Their precursor was Vivaldi, the greatest composer for the bassoon, but how often do you hear his 37 bassoon concertos? Today's instrumentalists owe a debt to Berio, whose Sequenzas demonstrated the extended possibilities for each, that for bassoon particularly important.

It had long been Sönstevold's dream to play the bassoon with a large orchestra "but it is weak in volume compared to a large symphony orcestra". His own words are quoted in the booklet; Mårtensson built his "continuous almost improvisatory journey through a changing landscape from twelve multiphonic chords analysed spectrally, using tonality inherent there". Skilfully written for the instrument, it makes good listening, as do all the other works here, though one cannot be entirely sure how the balance would work live; it would anyway be an uphill struggle to promote concert performances abroad.

No reservations though about the rest of these additions to a slender repertory. They should be taken up elsewhere - in music colleges, if finances preclude regular concert performances.
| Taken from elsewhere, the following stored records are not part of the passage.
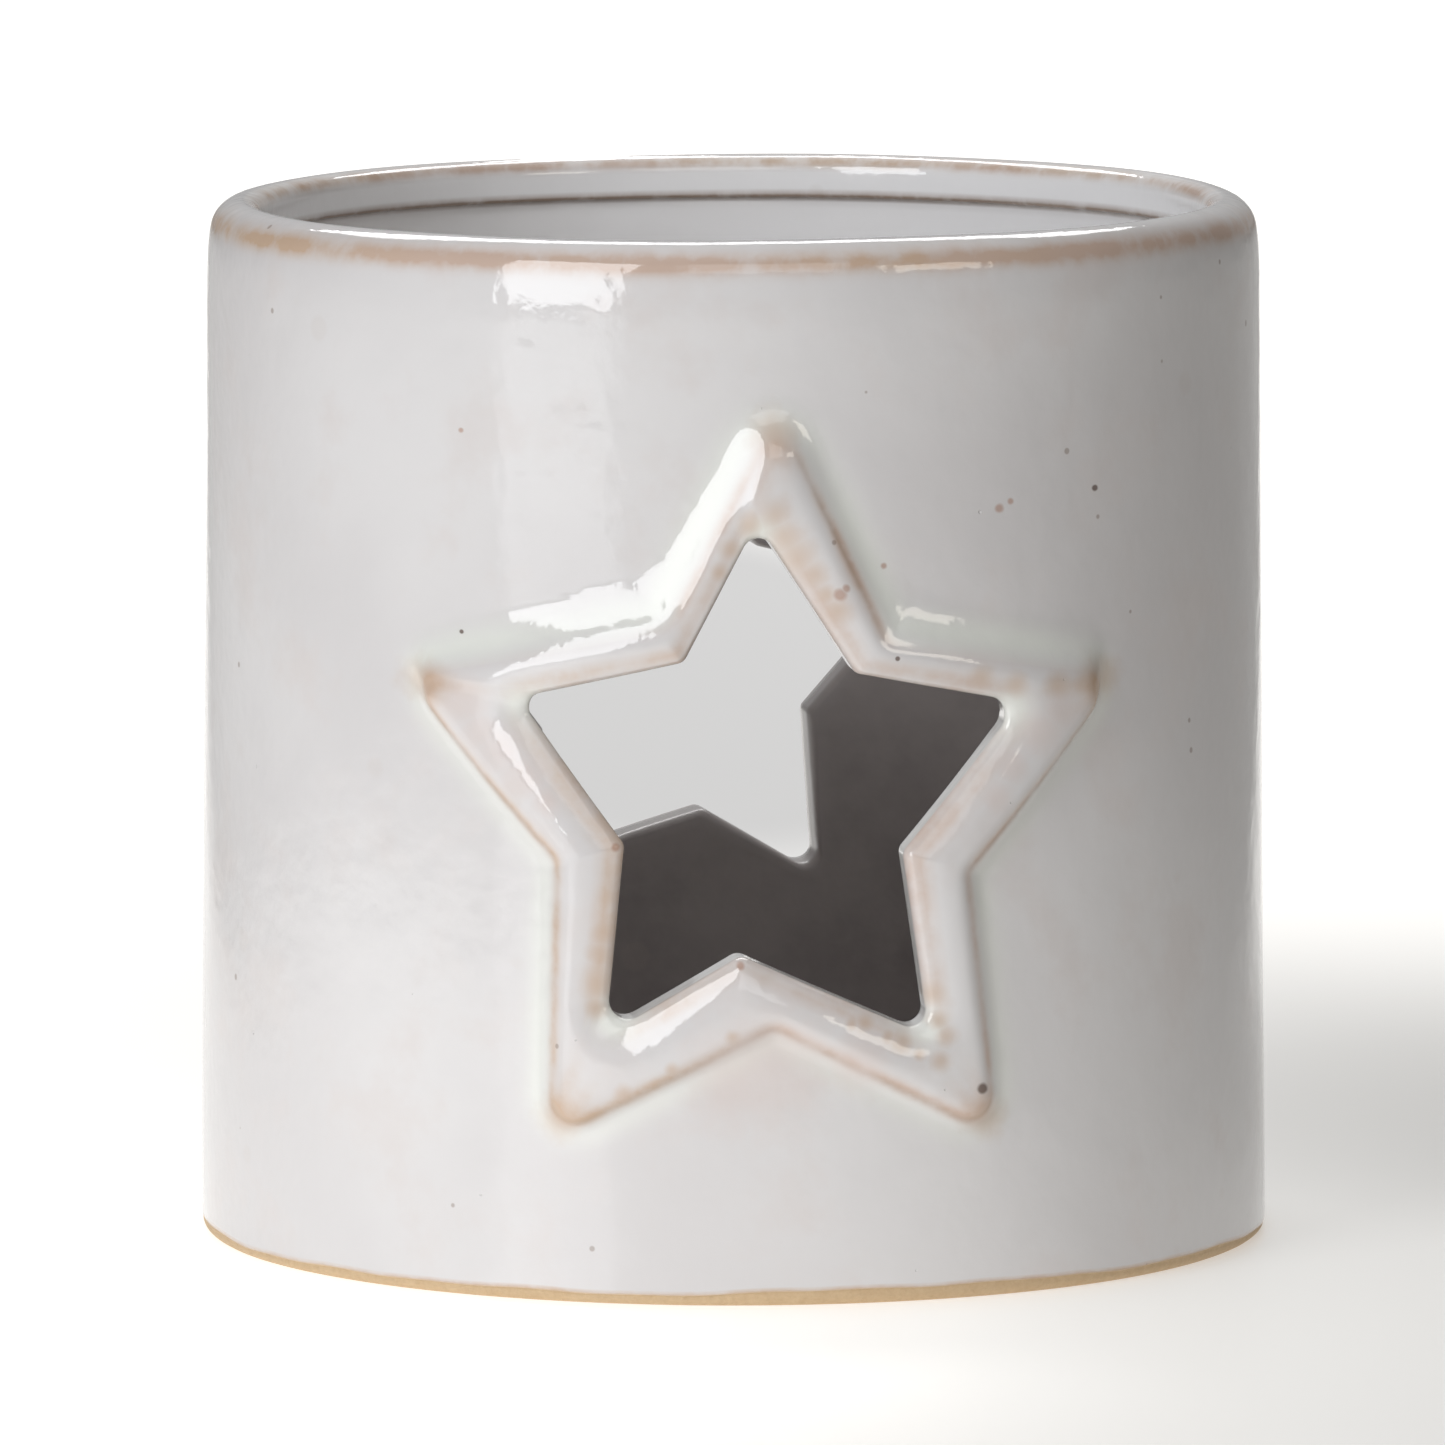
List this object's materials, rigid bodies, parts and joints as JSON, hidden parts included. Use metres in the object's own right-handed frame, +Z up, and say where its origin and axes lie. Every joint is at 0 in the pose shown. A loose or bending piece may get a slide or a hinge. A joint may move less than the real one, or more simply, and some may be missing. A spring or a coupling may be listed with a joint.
{
  "type": "tealight holder",
  "caption": "Thick glazed stoneware cup for a tealight, with a raised star-shaped window cut through the wall at the front and the back, holding a low tealight.",
  "frame": {"origin": "centre of the foot, on the surface that the holder stands on", "axes": "+Z up along the cup's axis; the front star window faces -Y and the back one +Y"},
  "size_m": [0.0848, 0.087, 0.082],
  "materials": {
    "glazed_stoneware": "glossy off-white glaze, thin and tan on the edges, bare clay at the foot",
    "candle_cup_foil": "bright drawn foil",
    "candle_wax": "pressed paraffin, slightly translucent",
    "candle_wick": "braided cotton",
    "sustainer_steel": "tinned sheet"
  },
  "bodies": {
    "holder": {"ceramic_body": "glazed_stoneware"},
    "tealight": {"tealight_cup": "candle_cup_foil"},
    "candle": {"tealight_wax": "candle_wax", "tealight_wick": "candle_wick", "wick_sustainer": "sustainer_steel"}
  },
  "joints": [
    {"name": "tealight_lift", "type": "slide", "parent": "holder", "child": "tealight", "axis": [0, 0, 1], "range_m": [0, 0.09]},
    {"name": "candle_lift", "type": "slide", "parent": "tealight", "child": "candle", "axis": [0, 0, 1], "range_m": [0, 0.014]}
  ]
}
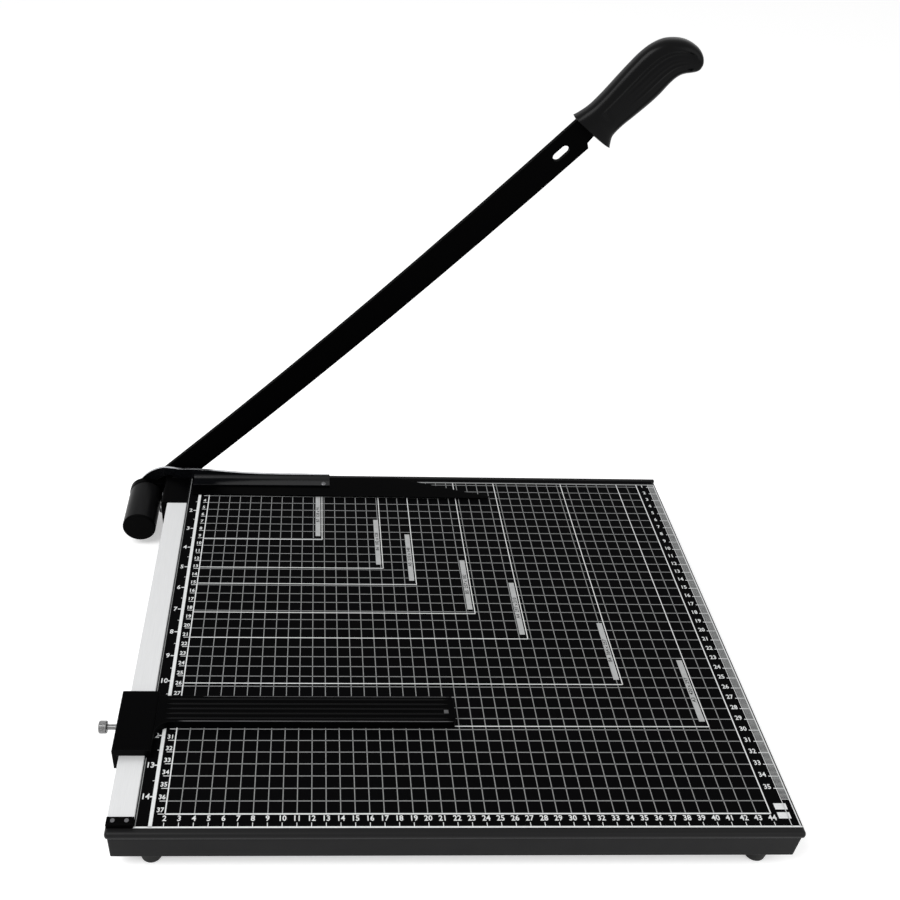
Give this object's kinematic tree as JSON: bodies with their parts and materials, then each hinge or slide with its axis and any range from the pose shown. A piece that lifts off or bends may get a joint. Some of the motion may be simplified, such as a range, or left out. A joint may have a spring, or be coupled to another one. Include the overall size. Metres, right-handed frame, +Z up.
{
  "type": "guillotine paper cutter",
  "caption": "Desktop guillotine paper cutter: gridded metal board, curved cutting arm with a moulded handle, press plate, side fence and sliding back gauge.",
  "frame": {"origin": "centre of the overall footprint, on the table plane, with the arm raised 44 degrees", "axes": "+X along the cutting edge from the pivot to the handle side; +Y from the front of the board to the cutting edge; +Z up from the table"},
  "size_m": [0.5214, 0.4026, 0.4641],
  "materials": {
    "black_paint": "semi-matt black powder coat",
    "board_film": "satin black printed film with a pale measuring grid",
    "rubber": "matt",
    "zinc_steel": "bright zinc",
    "fence_aluminium": "fine satin",
    "blade_steel": "ground",
    "arm_black": "matt black with a bright ground edge",
    "barrel_black": "satin dark grey",
    "spring_steel": "oiled",
    "bronze": "satin",
    "fibre": "fibre friction washer",
    "press_black": "gloss black",
    "handle_plastic": "semi-gloss moulded",
    "gauge_plastic": "satin moulded",
    "brass": "machined",
    "knurled_steel": "knurled nickel plate",
    "stop_black": "matt"
  },
  "bodies": {
    "base": {"base_lid": "black_paint", "base_tray": "black_paint", "stiffener_channels": "zinc_steel", "grid_sheet": "board_film", "feet": "rubber", "foot_screws": "zinc_steel", "foot_nuts": "zinc_steel", "fence_strip": "fence_aluminium", "fence_screws": "zinc_steel", "fence_stop": "stop_black", "fence_stop_screws": "zinc_steel", "fixed_blade": "blade_steel", "blade_screws": "zinc_steel", "blade_nuts": "zinc_steel", "hinge_bracket": "black_paint", "bracket_bolts": "zinc_steel", "bracket_nuts": "zinc_steel", "pivot_bolt": "zinc_steel", "pivot_nut": "zinc_steel", "spring_washer": "zinc_steel", "pivot_spring": "spring_steel", "spring_barrel": "barrel_black", "barrel_cap": "barrel_black", "rear_washer": "zinc_steel"},
    "blade_arm": {"cutting_arm": "arm_black", "arm_bush": "bronze", "friction_washer": "fibre", "handle": "handle_plastic", "handle_screws": "zinc_steel"},
    "press_plate": {"press_arm": "press_black", "press_strip": "press_black", "press_rivet": "zinc_steel"},
    "paper_guide": {"gauge_body": "gauge_plastic", "gauge_insert": "brass"},
    "thumbscrew": {"thumbscrew": "knurled_steel"}
  },
  "joints": [
    {"name": "arm_hinge", "type": "hinge", "parent": "base", "child": "blade_arm", "pos_m": [-0.24475, 0.19023, 0.0225], "axis": [0, -1, 0], "range_deg": [-42, 20]},
    {"name": "press_hinge", "type": "hinge", "parent": "base", "child": "press_plate", "pos_m": [-0.24475, 0.19023, 0.0225], "axis": [0, -1, 0], "range_deg": [-0.3, 0.15]},
    {"name": "gauge_slide", "type": "slide", "parent": "base", "child": "paper_guide", "axis": [0, 1, 0], "range_m": [-0.048, 0.227]},
    {"name": "thumbscrew_turn", "type": "hinge", "parent": "paper_guide", "child": "thumbscrew", "pos_m": [-0.22925, -0.11127, 0.0383], "axis": [1, 0, 0], "range_deg": [0, 360]}
  ],
  "couplings": [
    {"joint": "press_hinge", "follows": "arm_hinge", "ratio": 0.0071}
  ]
}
Eliasson's Waves for bassoon and piano is "extremely logical, in some sort of modality, a watertight system - you can't change a note - - My God, how well composed this piece is". Interesting and accessible; completely viable for recital use anywhere.

Chini, composer and multi-instrumentalist, wrote his concerto after borrowing Sönstevold's Heckel bassoon for a few months, "it sounds extremely well, uses the playfulness of the bassoon along with all its registers - - unbelievably well written".

In the Bortz concerto Sönstevold found Ligeti and Sibelius's "Nordic melancholy" with "a lot of feeling" which makes it satisfying to play as to hear.

Nilsson (director of Stockholm's Spoken Sound Festival for New Music 2005 which we attended, and composer of the Dadaesque Roto Relief) contributes the most off-beat yet thoroughly practical work, a duo for bassoon and bass zither, would you believe?

Nilsson "has a sense of humour, an ironic distance" and tests both instruments to the limit, ending with "a dry toneless rhythmic game for the duo with slap-tongue and damped strings".